THREE Hunting for Cash – 19 November 1990
On Monday, 19 November, Kevin flew to New York on the evening Concorde. As usual he stayed at the Carlyle, the choice of many international tycoons as Manhattan’s most discreet yet sumptuous hotel. After shuttling between seventeen meetings with Macmillan executives and bankers the following day, he slept overnight on a British Airways Jumbo back to London. He had every reason to feel satisfied. Everyone he had met had appeared reassured by his self-confident manner, his deep-voiced, decisive tone and his air of efficiency. None would have guessed that the polite, well-dressed Englishman was concealing near-bankruptcy. Punctually at 6.30 a.m. the Jumbo glided on to Heathrow’s runway, and Kevin separated himself from his fellow passengers to be whisked through the special customs facilities, before being helicoptered by Captain Cowley to Maxwell House in Holborn to begin the day meeting Larry Trachtenberg. The pace was unremitting.
Robert Maxwell was at that moment flying to Los Angeles. Since 12 November, the Chairman had been travelling across America in what he called a roadshow to launch the Central and Eastern European Fund, a banking venture concocted with Merrill Lynch to entice financial institutions into investing $250 million on the basis of his expertise in the former communist countries.

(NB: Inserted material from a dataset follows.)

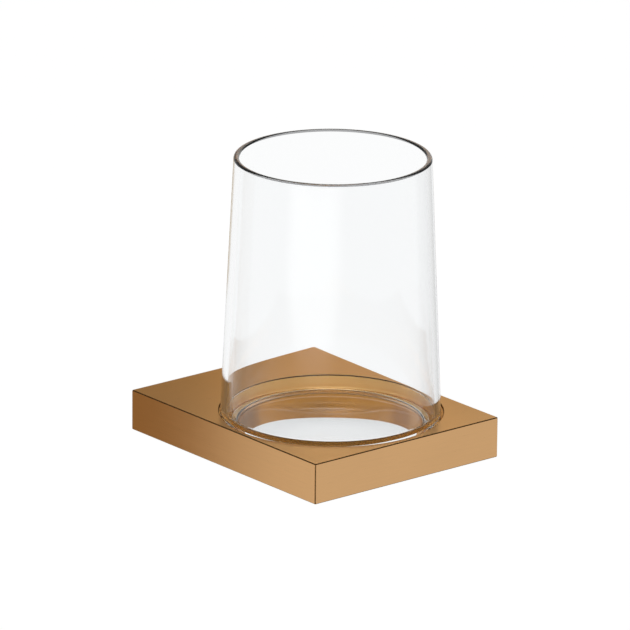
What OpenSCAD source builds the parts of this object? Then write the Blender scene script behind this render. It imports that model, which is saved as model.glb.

To Maxwell, short of money yet eager to exert the influence of a billionaire, the Fund was a last effort to grasp large amounts of other people’s money to be used for his own benefit. Over several days, he met bankers, pension fund managers and corporation presidents in an attempt to persuade them to earmark funds. For those like Katherine Pelley, one of the banking aides in his retinue, the roadshow was becoming a harassing adventure. Regularly late to meetings and delivering lacklustre speeches, Maxwell was proving to be a ‘nightmare’, a liability rather than an asset to his own ambitions. The burden of his deception was sapping his self-confident assertions of his financial prowess. Dispirited, he returned to London for an MCC board meeting, which was to be held at 5 p.m. on 23 November.

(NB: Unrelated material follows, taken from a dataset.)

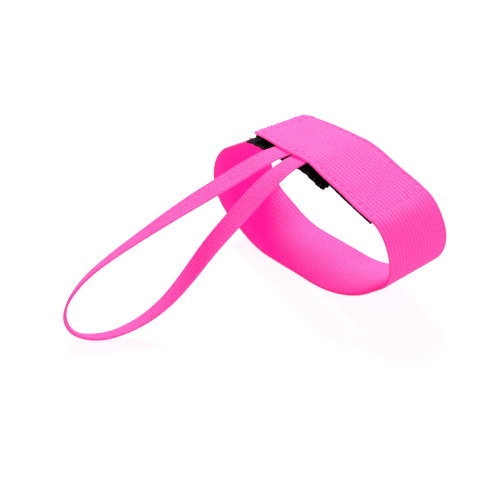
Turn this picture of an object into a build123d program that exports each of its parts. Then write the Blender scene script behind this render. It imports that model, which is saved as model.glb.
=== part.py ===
from build123d import *
import math
import os

# Wrist strap of wide ribbed elastic with a hook and loop closure, and a finger loop of narrow
# elastic. Millimetres, +Z up. The ring of wide elastic stands on its flat underside with its
# axis along Y, and the origin is the middle of that flat stretch. The closure is on top, its
# flap opens from the left, and the finger loop leaves the closure's near edge towards -Y.

# Wide elastic, rolled once round the wrist. Lengths, radii and angles are of its outer face,
# from the flat stretch up each side. The rounded ends take up what is left of the height.
band_width = 25.0
band_thickness = 1.2
ring_height = 42.9
rest_length = 20.0
right_foot_radius = 42.0
right_foot_angle = 38.0
right_side_length = 8.0
left_foot_radius = 30.0
left_foot_angle = 24.0
left_side_length = 8.0
left_slope_length = 10.4
shoulder_angle = 31.0
shoulder_radius = 15.0
inner_end_length = 11.6

# Closure flap, the outer end of the wide elastic, from its crease to its cut edge
flap_length = 55.5
flap_slope = 16.0
flap_slope_length = 27.2
flap_bend_radius = 15.0

# Loop tape sewn under the flap and hook tape sewn on the inner end, pressed together
loop_tape_thickness = 1.0
loop_tape_margin = 1.0
hook_tape_thickness = 1.0
hook_tape_on_shoulder = 5.0
hook_tape_on_slope = 9.0
hook_tape_overhang = 2.0
closure_gap = 0.15

# Narrow elastic of the finger loop. Its two ends are sewn side by side between the flap and
# the loop tape, and the loop swings on the near edge.
strap_width = 6.4
strap_thickness = 0.8
strap_gap = 0.6
strap_bend_clearance = 0.7
sewn_end_length = 9.0
strap_fit = 0.05
swing_clearance = 0.5

# Lockstitch seams
thread_width = 0.35
thread_height = 0.2
stitch_length = 2.1
stitch_pitch = 3.0
seam_inset = 1.8

near_edge = -band_width / 2
far_edge = band_width / 2
hook_tape_depth = band_thickness + loop_tape_thickness + closure_gap
inner_end_height = ring_height - hook_tape_depth - hook_tape_thickness
strap_height = ring_height - band_thickness - strap_thickness / 2
swing_axis_y = near_edge - swing_clearance

# Width direction of the finger loop's strip, at its ends and at its far end
strap_side_at_exit = Vector(1, 0, 0)
strap_side_at_far_end = Vector(0.8, -0.45, 0.38)
strap_sections = 60


def arc_rise(radius, angle):
    return radius * (1 - math.cos(math.radians(angle)))


def slope_rise(length, angle):
    return length * math.sin(math.radians(angle))


def end_radius(height, low_angle, high_angle):
    # The radius of a rounded end that climbs a height between two slopes
    return height / (math.cos(math.radians(low_angle)) + math.cos(math.radians(high_angle)))


def closure_outline(depth, slope_run, top_run):
    # A line at a depth under the flap's outer face, from the slope over the bend to the top
    direction = crease_direction
    inward = direction.rotate(Axis.Z, 90)
    bend_start = crease + direction * flap_slope_length + inward * depth
    with BuildLine() as outline:
        slope = Line(bend_start - direction * slope_run, bend_start)
        bend = JernArc(slope @ 1, direction, flap_bend_radius - depth, flap_slope)
        PolarLine(bend @ 1, top_run, direction=bend % 1)
    return outline.line


def on_flap(distance, y, turned=False):
    # A plane on the flap's outer face, at a distance from its crease, along or across it
    point = flap_wire @ (distance / flap_length)
    along = flap_wire % (distance / flap_length)
    x_dir = (0, 1, 0) if turned else (along.X, 0, along.Y)
    return Plane(origin=(point.X, y, point.Y), x_dir=x_dir, z_dir=(along.Y, 0, -along.X))


def spaced(low, high, pitch):
    # Places from low to high, both included, about a pitch apart
    count = max(1, round((high - low) / pitch))
    return [low + (high - low) * i / count for i in range(count + 1)]


# Outer face of the wide elastic in the XZ plane: from the middle of its rest up the right side
# to the crease, and up the left side and over the shoulder to its inner end
right_end_height = ring_height
right_end_height -= arc_rise(right_foot_radius, right_foot_angle)
right_end_height -= slope_rise(right_side_length, right_foot_angle)
right_end_height -= slope_rise(flap_slope_length, flap_slope)
right_end_height -= arc_rise(flap_bend_radius, flap_slope)
right_end_radius = end_radius(right_end_height, right_foot_angle, flap_slope)
left_end_height = inner_end_height
left_end_height -= arc_rise(left_foot_radius, left_foot_angle)
left_end_height -= slope_rise(left_side_length, left_foot_angle)
left_end_height -= slope_rise(left_slope_length, shoulder_angle)
left_end_height -= arc_rise(shoulder_radius, shoulder_angle)
left_end_radius = end_radius(left_end_height, left_foot_angle, shoulder_angle)
with BuildLine() as right_outline:
    Line((0, 0), (rest_length / 2, 0))
    right_foot = JernArc((rest_length / 2, 0), (1, 0), right_foot_radius, right_foot_angle)
    right_side = PolarLine(right_foot @ 1, right_side_length, direction=right_foot % 1)
    right_turn = 180 - flap_slope - right_foot_angle
    right_end = JernArc(right_side @ 1, right_side % 1, right_end_radius, right_turn)
with BuildLine() as left_outline:
    Line((0, 0), (-rest_length / 2, 0))
    left_foot = JernArc((-rest_length / 2, 0), (-1, 0), left_foot_radius, -left_foot_angle)
    left_side = PolarLine(left_foot @ 1, left_side_length, direction=left_foot % 1)
    left_turn = 180 - left_foot_angle - shoulder_angle
    left_end = JernArc(left_side @ 1, left_side % 1, left_end_radius, -left_turn)
    left_slope = PolarLine(left_end @ 1, left_slope_length, direction=left_end % 1)
    shoulder = JernArc(left_slope @ 1, left_slope % 1, shoulder_radius, -shoulder_angle)
    inner_end = PolarLine(shoulder @ 1, inner_end_length, direction=shoulder % 1)

# The closure starts where the right side ends
crease = right_end @ 1
crease_direction = right_end % 1
flap_bend_length = flap_bend_radius * math.radians(flap_slope)
flap_top_length = flap_length - flap_slope_length - flap_bend_length
flap_outline = closure_outline(0, flap_slope_length, flap_top_length)
flap_wire = Wire(flap_outline.edges())
loop_tape_outline = closure_outline(
    band_thickness,
    flap_slope_length,
    flap_top_length - loop_tape_margin,
)

# The flap's top is flat from the end of its bend
shoulder_end = inner_end @ 0
flat_start = crease.X + crease_direction.X * flap_slope_length
flat_start -= flap_bend_radius * math.sin(math.radians(flap_slope))

# Route of the finger loop's middle line, from its left sewn end round to its right one. It goes
# straight out, droops, and its far end lies on the surface that the ring stands on.
right_leg_x = flat_start - strap_bend_clearance - strap_width / 2
left_leg_x = right_leg_x - strap_width - strap_gap
strap_route = [
    (left_leg_x, swing_axis_y, strap_height),
    (left_leg_x - 0.3, swing_axis_y - 7.0, strap_height - 0.1),
    (left_leg_x - 1.7, swing_axis_y - 18.0, strap_height - 2.3),
    (-6.6, swing_axis_y - 29.0, strap_height - 5.7),
    (-8.4, -53.0, 31.8),
    (-10.3, -64.0, 27.4),
    (-12.0, -74.0, 23.2),
    (-13.3, -81.4, 19.2),
    (-14.0, -86.6, 14.7),
    (-14.3, -89.6, 10.1),
    (-13.4, -90.4, 5.6),
    (-10.7, -89.2, 2.6),
    (-7.2, -86.0, 1.9),
    (-4.2, -81.4, 1.9),
    (-2.2, -75.4, 2.9),
    (-0.2, -69.0, 5.4),
    (1.5, -62.0, 9.9),
    (2.7, -55.0, 16.4),
    (3.8, -48.0, 23.8),
    (4.3, swing_axis_y - 27.0, strap_height - 11.1),
    (right_leg_x + 0.5, swing_axis_y - 18.0, strap_height - 5.7),
    (right_leg_x + 0.2, swing_axis_y - 8.0, strap_height - 1.1),
    (right_leg_x, swing_axis_y, strap_height),
]

# The hook tape follows the closure from its slope to the shoulder of the inner end
with BuildLine() as hook_tape_outline:
    add(closure_outline(hook_tape_depth, hook_tape_on_slope, flat_start - shoulder_end.X))
    JernArc(
        (shoulder_end.X, inner_end_height + hook_tape_thickness),
        (-1, 0),
        shoulder_radius + hook_tape_thickness,
        math.degrees(hook_tape_on_shoulder / (shoulder_radius + hook_tape_thickness)),
    )

with BuildPart() as wrist_band:
    with BuildSketch(Plane.XZ):
        with BuildLine():
            add(right_outline.line)
            offset(amount=band_thickness, side=Side.LEFT)
        make_face()
        with BuildLine():
            add(left_outline.line)
            offset(amount=band_thickness, side=Side.RIGHT)
        make_face()
    extrude(amount=band_width / 2, both=True)
wrist_band.part.label = "wrist_band"

with BuildPart() as closure_flap:
    with BuildSketch(Plane.XZ):
        with BuildLine():
            add(flap_outline)
            offset(amount=band_thickness, side=Side.LEFT)
        make_face()
    extrude(amount=band_width / 2, both=True)
closure_flap.part.label = "closure_flap"

# Sewn ends of the narrow elastic, in pockets pressed into the loop tape's pile
sewn_end_places = [(x, near_edge + sewn_end_length / 2) for x in (left_leg_x, right_leg_x)]
with BuildPart() as finger_loop_sewn_ends:
    with BuildSketch(Plane.XY.offset(strap_height - strap_thickness / 2)):
        with Locations(*sewn_end_places):
            Rectangle(strap_width, sewn_end_length)
    extrude(amount=strap_thickness)
finger_loop_sewn_ends.part.label = "finger_loop_sewn_ends"

with BuildPart() as loop_tape:
    with BuildSketch(Plane.XZ):
        with BuildLine():
            add(loop_tape_outline)
            offset(amount=loop_tape_thickness, side=Side.LEFT)
        make_face()
    extrude(amount=band_width / 2, both=True)
    with BuildSketch(Plane.XY.offset(ring_height)):
        with Locations(*sewn_end_places):
            Rectangle(strap_width + 2 * strap_fit, sewn_end_length + 2 * strap_fit)
    pocket_depth = band_thickness + strap_thickness + strap_fit
    extrude(amount=-pocket_depth, mode=Mode.SUBTRACT)
loop_tape.part.label = "loop_tape"

with BuildPart() as hook_tape:
    with BuildSketch(Plane.XZ.offset(-far_edge)):
        with BuildLine():
            add(hook_tape_outline.line)
            offset(amount=hook_tape_thickness, side=Side.LEFT)
        make_face()
    extrude(amount=band_width + hook_tape_overhang)
hook_tape.part.label = "hook_tape"

# Finger loop: a flat strip along straight runs and tangent arcs, as large as the runs allow
route_points = [Vector(*point) for point in strap_route]
route_runs = [end - start for start, end in zip(route_points, route_points[1:])]
strap_radii = []
for run, next_run in zip(route_runs, route_runs[1:]):
    half_turn = math.radians(run.get_angle(next_run)) / 2
    strap_radii.append(0.45 * min(run.length, next_run.length) / math.tan(half_turn))
with BuildLine() as strap_line:
    FilletPolyline(*strap_route, radius=strap_radii)
strap_wire = strap_line.wire()
with BuildPart() as finger_loop:
    for section in range(strap_sections + 1):
        place = section / strap_sections
        twist = math.sin(math.pi * place) ** 2
        side = strap_side_at_exit * (1 - twist) + strap_side_at_far_end * twist
        across = Plane(origin=strap_wire @ place, x_dir=side, z_dir=strap_wire % place)
        with BuildSketch(across):
            Rectangle(strap_width, strap_thickness)
    loft(ruled=True)
finger_loop.part.label = "finger_loop"

# Seam round the loop tape, seen on the flap: two rows along it and one across each end
seam_start = seam_inset
seam_end = flap_length - loop_tape_margin - seam_inset
near_row = near_edge + seam_inset
far_row = far_edge - seam_inset
with BuildPart() as loop_tape_seam:
    for distance in spaced(seam_start + stitch_pitch, seam_end - stitch_pitch, stitch_pitch):
        for row in (near_row, far_row):
            with BuildSketch(on_flap(distance, row)):
                SlotOverall(stitch_length, thread_width)
    for distance in (seam_start, seam_end):
        for y in spaced(near_row, far_row, stitch_pitch):
            with BuildSketch(on_flap(distance, y, turned=True)):
                SlotOverall(stitch_length, thread_width)
    extrude(amount=thread_height)
loop_tape_seam.part.label = "loop_tape_seam"

# Seam that holds the hook tape, seen on the underside of the inner end
under_inner_end = Plane.XY.offset(inner_end_height - band_thickness)
seam_left = shoulder_end.X + thread_width
seam_right = (inner_end @ 1).X - seam_inset
with BuildPart() as hook_tape_seam:
    with BuildSketch(under_inner_end):
        long_rows = [
            (x, row)
            for x in spaced(seam_left + stitch_pitch, seam_right - stitch_pitch, stitch_pitch)
            for row in (near_row, far_row)
        ]
        with Locations(*long_rows):
            SlotOverall(stitch_length, thread_width)
        cross_rows = [
            (x, y)
            for x in (seam_left, seam_right)
            for y in spaced(near_row, far_row, stitch_pitch)
        ]
        with Locations(*cross_rows):
            SlotOverall(stitch_length, thread_width, rotation=90)
    extrude(amount=-thread_height)
hook_tape_seam.part.label = "hook_tape_seam"

print("finger loop's length", round(strap_wire.length, 1))
print("finger loop's bend radii", [round(radius, 1) for radius in strap_radii])
strap_share = finger_loop.part.volume / (strap_width * strap_thickness * strap_wire.length)
print("finger loop's volume over its section times its length", round(strap_share, 3))
print("end radii", round(right_end_radius, 3), round(left_end_radius, 3))
print("crease at", round(crease.X, 3), round(crease.Y, 3))

os.makedirs("parts", exist_ok=True)
export_step(wrist_band.part, "parts/wrist_band.step")
export_step(closure_flap.part, "parts/closure_flap.step")
export_step(hook_tape.part, "parts/hook_tape.step")
export_step(loop_tape.part, "parts/loop_tape.step")
export_step(finger_loop.part, "parts/finger_loop.step")
export_step(finger_loop_sewn_ends.part, "parts/finger_loop_sewn_ends.step")
export_step(loop_tape_seam.part, "parts/loop_tape_seam.step")
export_step(hook_tape_seam.part, "parts/hook_tape_seam.step")
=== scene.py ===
import math
import random

import bmesh
import bpy
from mathutils import Matrix, Vector


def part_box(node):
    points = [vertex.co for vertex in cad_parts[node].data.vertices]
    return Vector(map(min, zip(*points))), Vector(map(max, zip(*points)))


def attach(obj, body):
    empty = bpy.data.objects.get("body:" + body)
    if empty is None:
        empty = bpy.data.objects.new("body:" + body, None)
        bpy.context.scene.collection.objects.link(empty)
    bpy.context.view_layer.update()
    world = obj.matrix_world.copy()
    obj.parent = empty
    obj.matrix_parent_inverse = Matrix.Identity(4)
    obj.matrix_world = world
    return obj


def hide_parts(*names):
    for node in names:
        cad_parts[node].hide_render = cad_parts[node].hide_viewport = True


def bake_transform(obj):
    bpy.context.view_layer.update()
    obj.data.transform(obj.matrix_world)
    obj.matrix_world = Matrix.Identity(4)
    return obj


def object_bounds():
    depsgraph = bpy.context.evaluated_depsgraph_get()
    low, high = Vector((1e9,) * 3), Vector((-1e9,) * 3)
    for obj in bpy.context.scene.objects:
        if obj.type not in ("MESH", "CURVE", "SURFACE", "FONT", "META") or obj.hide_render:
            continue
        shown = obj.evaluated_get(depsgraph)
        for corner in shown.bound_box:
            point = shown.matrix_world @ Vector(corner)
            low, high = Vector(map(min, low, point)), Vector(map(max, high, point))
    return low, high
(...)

Regardless of his perceived troubles and bad press, Robert Maxwell believed that he could still count upon the support and sympathy of the six non-family directors who, though acknowledging that he was a difficult man, believed in his genius. Besides the executive directors Jean-Pierre Anselmini, Ron Woods, Richard Baker and Basil Brookes, the young acting finance director recruited from Coopers in 1986, there were two older non-executive directors: Lord Rippon, the former Conservative minister who had negotiated Britain’s entry into the European Union, and Peter Laister, a former managing director of Thorn EMI with a fair reputation in the City.
For all of them, the DTI inspectors’ damning judgment in 1971 that Maxwell could not be ‘relied on to exercise proper stewardship of a publicly quoted company’ was ‘history’. All of them had witnessed the ‘City process’ and tended to feel contempt, even ‘disgust’, for the slickers’ ‘behaviour around the carcass’. Maxwell impressed them on several levels: as a polyglot at the centre of an extraordinary network of relations with world leaders; as a newspaper tycoon who had broken the trade unions; and as a superman able to revive dying companies. Accordingly they were prepared to allow the Chairman near-dictatorial powers.
Of course, these men were well rewarded, especially Rippon. As chairman of Brassey’s, the military publishers owned by Maxwell, he was paid $100,000 per annum, and he drew generous expenses. On one occasion, Maxwell simply wrote a cheque for £10,000 at his request. For his part, Maxwell admired Rippon’s transformation of Invesco MIM, but it was Rippon’s bank, the Robert Fraser Group, which gave him the greatest help. Through Robert Fraser, Maxwell had pumped into MCC and Pergamon Holdings some of the money taken from the pension funds, and had completed three property deals to pump profits into MCC which later investigation would reveal to be dubious. In 1989, no less than 33 per cent of MCC’s profits were ‘one-off’ transactions with Robert Fraser recorded just before the announcement of the interim profits. In 1990, 43 Per cent of the Group profits were one-offs with companies incorporated in Liechtenstein and the Isle of Man or with BIM and Robert Fraser. But although he could count upon Lord Rippon, Maxwell knew that there were tensions with the other directors. Anselmini, the proud French banker, did not appreciate the way the Publisher ignored his title as deputy chairman, and failed to consult him. A newspaper revelation that Maxwell, to boost MCC’s share price, had gambled on a put option with Goldman Sachs had alarmed him. ‘You’re not the regulator’ was Maxwell’s response, surprised that the Frenchman should choose to protest now, since the Publisher had bought a similar option from Goldman Sachs of 10 million MCC shares in March 1990 and another from BIT for £18.9 million.
‘I don’t understand,’ sighed Anselmini. ‘You do not do what you say or say what you do.’ Maxwell had nevertheless abruptly promised not to repeat the ploy.
When eight MCC directors met on 23 November (without Ian Maxwell), Robert Maxwell anticipated some disagreement but, given that around the table were gathered well-paid subordinates whose devotion and above all loyalty had hitherto been unconditional, he expected them to exercise a degree of reticence. All of them had, after all, witnessed how MCC’s profits had been maintained only by his skilful property deals and currency speculation – transactions which had attracted the critics’ scorn and, more recently, some suspicion, but they had provided the company’s only respite from commercial decline. Two items dominated their agenda that day: finalizing the interim accounts, and agreeing the interim dividend.